900 numbers for polling purposes, charging users for each call placed, was a 1980s fad that seemed perfect to employ in comic books for some sort of stunt. Editor Denny O’Neil and DC’s Marketing team, led by Bruce Bristow, conceived of the stunt and Jim Starlin wrote the four-part “Death in the Family” storyline to accommodate the stunt. Jason Todd, the second Robin, never was accepted by fans, either under his father, writer Gerry Conway or the post-Crisis writers Max Allan Collins and Jim Starlin. Callers got to say he would live or die.

It went on to become a media sensation, and a closer than expected vote. It also brought down the wrath of Warner Bros who was unaware of the event and the press attention because, back then, DC was a pimple on the conglomerate’s butt and no one considered telling them.

Still, the strong storyline and fine art from Jim Aparo and Mike DeCarlo turned the story, post-event, into a seminal tale that has been collected and referenced ever since.
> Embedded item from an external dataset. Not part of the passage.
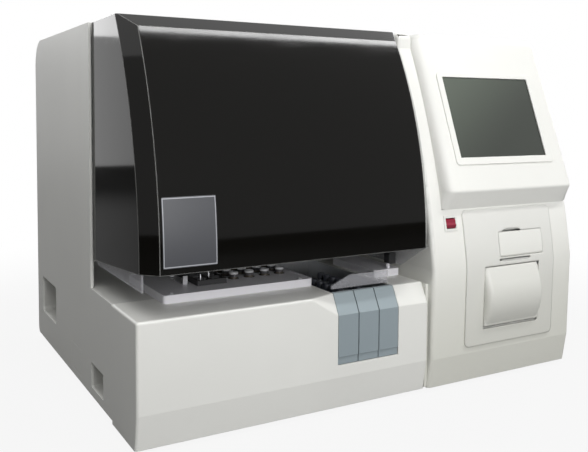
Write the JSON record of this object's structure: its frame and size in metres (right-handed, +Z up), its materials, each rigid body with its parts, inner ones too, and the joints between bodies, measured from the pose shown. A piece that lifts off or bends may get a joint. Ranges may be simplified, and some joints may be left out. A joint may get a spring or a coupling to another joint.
{
  "type": "coagulation analyzer",
  "caption": "Bench-top coagulation analyzer with a lifting smoked hood, sliding sample racks, probe gantry, leaning touch screen and a printer with door and flap.",
  "frame": {"origin": "on the table under the middle of the analyzer's bounding box", "axes": "+X to the right along the front, +Y from the front to the back, +Z up"},
  "size_m": [1, 0.794, 0.727],
  "materials": {
    "housing_moulding": "fine satin texture",
    "painted_panel": "fine powder coat",
    "deck_paint": "smooth paint",
    "dark_plastic": "matt",
    "steel_sheet": "plain sheet",
    "smoked_pane": "polished, smoked",
    "clear_plastic": "polished, clear",
    "rack_grey": "satin",
    "tube_clear": "clear",
    "tray_plastic": "satin",
    "vial_plastic": "satin",
    "cap_plastic": "satin",
    "machined_aluminium": "machined",
    "hinge_steel": "dark plated",
    "screen_glass": "satin glass over a dark display",
    "roll_paper": "matt",
    "roller_rubber": "matt",
    "switch_red": "gloss",
    "board_green": "lacquered"
  },
  "bodies": {
    "housing": {"base_pan": "steel_sheet", "chamber_walls": "deck_paint", "connector_cup": "dark_plastic", "control_board": "board_green", "cooling_block": "machined_aluminium", "cuvette_holder": "tray_plastic", "cuvettes": "clear_plastic", "deck_plate": "deck_paint", "fan_frames": "dark_plastic", "fan_guards": "hinge_steel", "front_fascia": "housing_moulding", "gantry_beam": "machined_aluminium", "gantry_brackets": "machined_aluminium", "grip_cups": "dark_plastic", "hinge_brackets": "hinge_steel", "left_side_panel": "painted_panel", "monitor_housing": "housing_moulding", "optical_block": "dark_plastic", "port_cover_plate": "painted_panel", "power_inlet": "dark_plastic", "power_supply": "steel_sheet", "printer_chassis": "steel_sheet", "printer_panel": "housing_moulding", "rack_guard": "clear_plastic", "rack_lane_tray": "steel_sheet", "reagent_tray": "tray_plastic", "rear_panel": "painted_panel", "right_side_panel": "painted_panel", "right_tray": "tray_plastic", "rubber_feet": "roller_rubber", "screen_frame": "housing_moulding", "switch_bezel": "dark_plastic", "syringe_pump": "machined_aluminium", "top_cover": "painted_panel", "touch_screen": "screen_glass", "tower_fascia": "housing_moulding", "tower_stand": "steel_sheet", "vial_bodies": "vial_plastic", "vial_caps": "cap_plastic"},
    "hood": {"hood_shell": "smoked_pane", "hood_skirts": "clear_plastic", "hood_bumper": "dark_plastic", "hood_hinge_ears": "hinge_steel"},
    "sample_rack_1": {"rack_1": "rack_grey", "rack_1_tubes": "tube_clear"},
    "sample_rack_2": {"rack_2": "rack_grey", "rack_2_tubes": "tube_clear"},
    "sample_rack_3": {"rack_3": "rack_grey", "rack_3_tubes": "tube_clear"},
    "door": {"printer_door": "housing_moulding"},
    "platen": {"platen_roller": "roller_rubber"},
    "flap": {"printer_flap": "housing_moulding"},
    "roll": {"paper_roll": "roll_paper"},
    "rocker": {"power_rocker": "switch_red"},
    "carriage": {"x_carriage": "machined_aluminium", "y_arm": "machined_aluminium"},
    "head": {"y_head": "machined_aluminium"},
    "probe": {"z_probe": "machined_aluminium"},
    "rotor_1": {"fan_rotor_1": "dark_plastic"},
    "rotor_2": {"fan_rotor_2": "dark_plastic"}
  },
  "joints": [
    {"name": "hood_hinge", "type": "hinge", "parent": "housing", "child": "hood", "pos_m": [-0.19925, -0.105, 0.716], "axis": [-1, 0, 0], "range_deg": [0, 65]},
    {"name": "rack_1_slide", "type": "slide", "parent": "housing", "child": "sample_rack_1", "axis": [0, -1, 0], "range_m": [0, 0.25]},
    {"name": "rack_2_slide", "type": "slide", "parent": "housing", "child": "sample_rack_2", "axis": [0, -1, 0], "range_m": [0, 0.25]},
    {"name": "rack_3_slide", "type": "slide", "parent": "housing", "child": "sample_rack_3", "axis": [0, -1, 0], "range_m": [0, 0.25]},
    {"name": "door_hinge", "type": "hinge", "parent": "housing", "child": "door", "pos_m": [0.317, -0.3715, 0.126], "axis": [1, 0, 0], "range_deg": [0, 80]},
    {"name": "platen_spin", "type": "hinge", "parent": "door", "child": "platen", "pos_m": [0.317, -0.365, 0.23], "axis": [1, 0, 0], "continuous": true},
    {"name": "flap_hinge", "type": "hinge", "parent": "housing", "child": "flap", "pos_m": [0.3455, -0.37321, 0.2644], "axis": [1, 0, 0], "range_deg": [0, 70]},
    {"name": "roll_spin", "type": "hinge", "parent": "housing", "child": "roll", "pos_m": [0.3245, -0.343, 0.174], "axis": [1, 0, 0], "continuous": true},
    {"name": "rocker_tilt", "type": "hinge", "parent": "housing", "child": "rocker", "pos_m": [0.159, -0.355, 0.33665], "axis": [1, 0, 0], "range_deg": [0, 14]},
    {"name": "carriage_slide", "type": "slide", "parent": "housing", "child": "carriage", "axis": [1, 0, 0], "range_m": [-0.225, 0.27]},
    {"name": "head_slide", "type": "slide", "parent": "carriage", "child": "head", "axis": [0, -1, 0], "range_m": [0, 0.295]},
    {"name": "probe_lift", "type": "slide", "parent": "head", "child": "probe", "axis": [0, 0, -1], "range_m": [0, 0.17]},
    {"name": "fan_1_spin", "type": "hinge", "parent": "housing", "child": "rotor_1", "pos_m": [0.22, 0.379, 0.568], "axis": [0, 1, 0], "continuous": true},
    {"name": "fan_2_spin", "type": "hinge", "parent": "housing", "child": "rotor_2", "pos_m": [0.37, 0.379, 0.568], "axis": [0, 1, 0], "continuous": true}
  ]
}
It sadly also gave rise to the nonsensical “Under the Red Hood”, which somehow resurrected Jason Todd, turning him from a mid-to-late teen into a muscular adult. We know the Lazarus Pit can bring back the dead, but the physical changes seemed arbitrary/ Nor was his resurrection necessary. But that’s me.

The twin stories have been compacted into the newly released Batman: Death in the Family, containing a first for the DC Animated Universe: interactivity. Much like the original story, once the Joker beats Robin with a crowbar, viewers get to pick what happens next: Robin dies in a fiery explosion or Batman save Robin. Later, viewers get other branching options, so the 86 minute run time covers all the variations while each iteration runs about 20 minutes each.

Some make more sense than others, and there’s reused footage from the Under the Red Hood animated film, both of which were directed by Brandon Vietti.

As a stunt, it’s fine with fun branches and keeps you engaged. As an adaptation of the Big Event, it leaves a lot to be desired. In truncating the story, we lose Robin’s motivation, which was seeking his birth mother, leading him to accidentally encountering the Joker. Here, he’s a brat, defying Batman’s orders to not go after the Clown Prince of Crime by himself. Meanwhile, very little of the Judd Winick story about Jason’s resurrection and reinvention as the Red Hood survives in this adaptation.

It’s interesting for this to come out just after the animated universe was rebooted in the recently released Superman; Man of Steel disc, since this stands alone.

The disc is available only as Blu-ray and Digital HD code option. Please be aware that the Digital version does not offer the branching options so you get one story called Under the Red Hood: Reloaded.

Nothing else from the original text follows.